#### TASK BRIEF:
Extract every record, keeping each one exactly as it is.

•••••

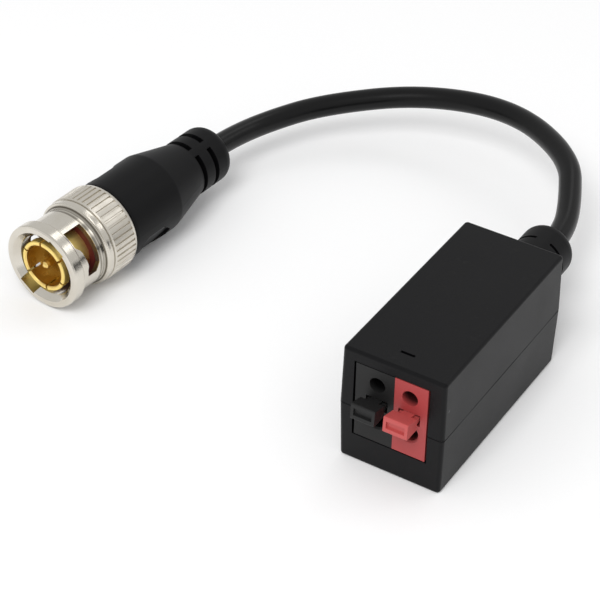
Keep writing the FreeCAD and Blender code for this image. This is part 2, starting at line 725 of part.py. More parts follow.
relief = new_body("box_strain_relief", relief_place)
bind_relief(relief)
relief_side = sketch_on(relief, "relief_side", "XZ_Plane")
INNER_WALL = "box_depth / 2 - wall"
outline(relief_side, [
    ("cord_radius", INNER_WALL + " - 1.6"),
    ("relief_radius", INNER_WALL + " - 1.6"),
    ("relief_radius", INNER_WALL + " - 0.1"),
    ("relief_neck", INNER_WALL + " - 0.1"),
    ("relief_neck", "box_depth / 2 + 0.1"),
    ("relief_radius - 0.2", "box_depth / 2 + 0.1"),
    ("relief_radius", "box_depth / 2 + 0.4"),
    ("relief_radius", "relief_end"),
    ("cord_radius", "relief_end"),
])
spin(relief, "Revolution", relief_side)
soften(relief, "Fillet", "relief_round", ring("relief_radius", "relief_end"))
relief_slits = sketch_on(relief, "relief_slits", "XZ_Plane", turn=90.0 - SIZE["relief_web_angle"])
for row in ("0", "slit_pitch", "2 * slit_pitch"):
    centre = "relief_end - relief_last_slit - " + row
    rectangle(
        relief_slits,
        "relief_radius - slit_depth",
        "relief_radius + 1",
        centre + " - slit_width / 2",
        centre + " + slit_width / 2",
    )
relief_cut = spin(relief, "Groove", relief_slits, "relief_slit_sweep", both=True)
around(relief, relief_cut, "2")

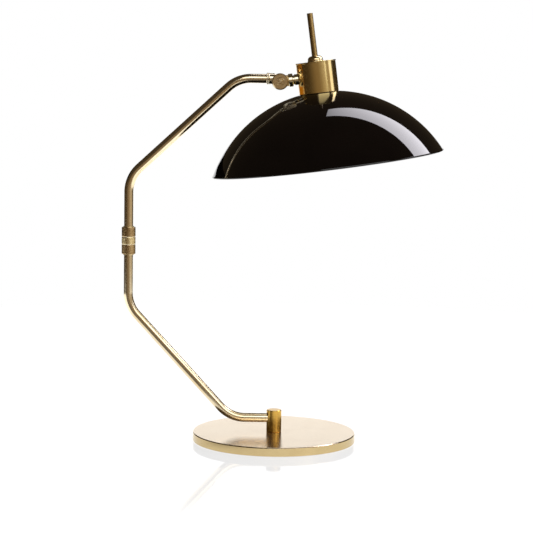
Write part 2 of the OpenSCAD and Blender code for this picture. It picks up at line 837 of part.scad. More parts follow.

•••••

#### TASK RESULT:
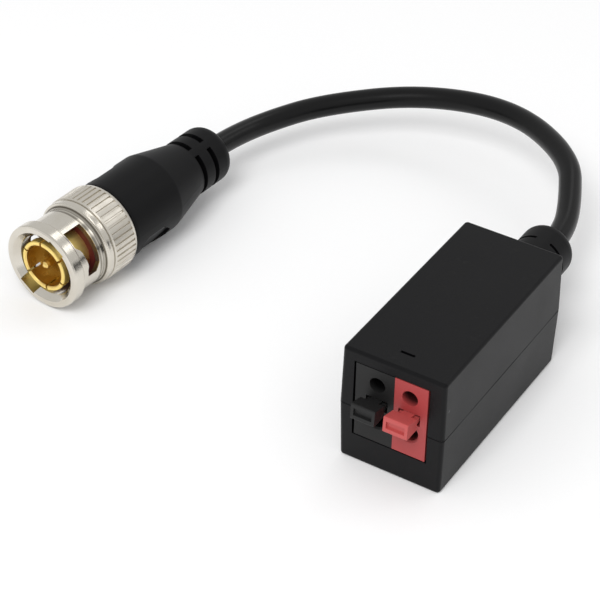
Keep writing the FreeCAD and Blender code for this image. This is part 2, starting at line 725 of part.py. More parts follow.
relief = new_body("box_strain_relief", relief_place)
bind_relief(relief)
relief_side = sketch_on(relief, "relief_side", "XZ_Plane")
INNER_WALL = "box_depth / 2 - wall"
outline(relief_side, [
    ("cord_radius", INNER_WALL + " - 1.6"),
    ("relief_radius", INNER_WALL + " - 1.6"),
    ("relief_radius", INNER_WALL + " - 0.1"),
    ("relief_neck", INNER_WALL + " - 0.1"),
    ("relief_neck", "box_depth / 2 + 0.1"),
    ("relief_radius - 0.2", "box_depth / 2 + 0.1"),
    ("relief_radius", "box_depth / 2 + 0.4"),
    ("relief_radius", "relief_end"),
    ("cord_radius", "relief_end"),
])
spin(relief, "Revolution", relief_side)
soften(relief, "Fillet", "relief_round", ring("relief_radius", "relief_end"))
relief_slits = sketch_on(relief, "relief_slits", "XZ_Plane", turn=90.0 - SIZE["relief_web_angle"])
for row in ("0", "slit_pitch", "2 * slit_pitch"):
    centre = "relief_end - relief_last_slit - " + row
    rectangle(
        relief_slits,
        "relief_radius - slit_depth",
        "relief_radius + 1",
        centre + " - slit_width / 2",
        centre + " + slit_width / 2",
    )
relief_cut = spin(relief, "Groove", relief_slits, "relief_slit_sweep", both=True)
around(relief, relief_cut, "2")

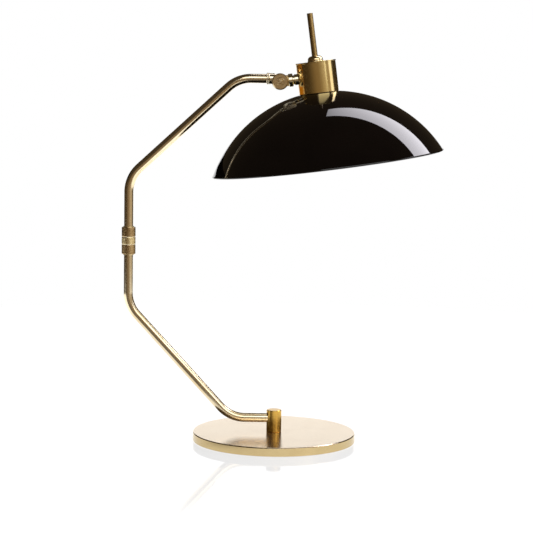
Write part 2 of the OpenSCAD and Blender code for this picture. It picks up at line 837 of part.scad. More parts follow.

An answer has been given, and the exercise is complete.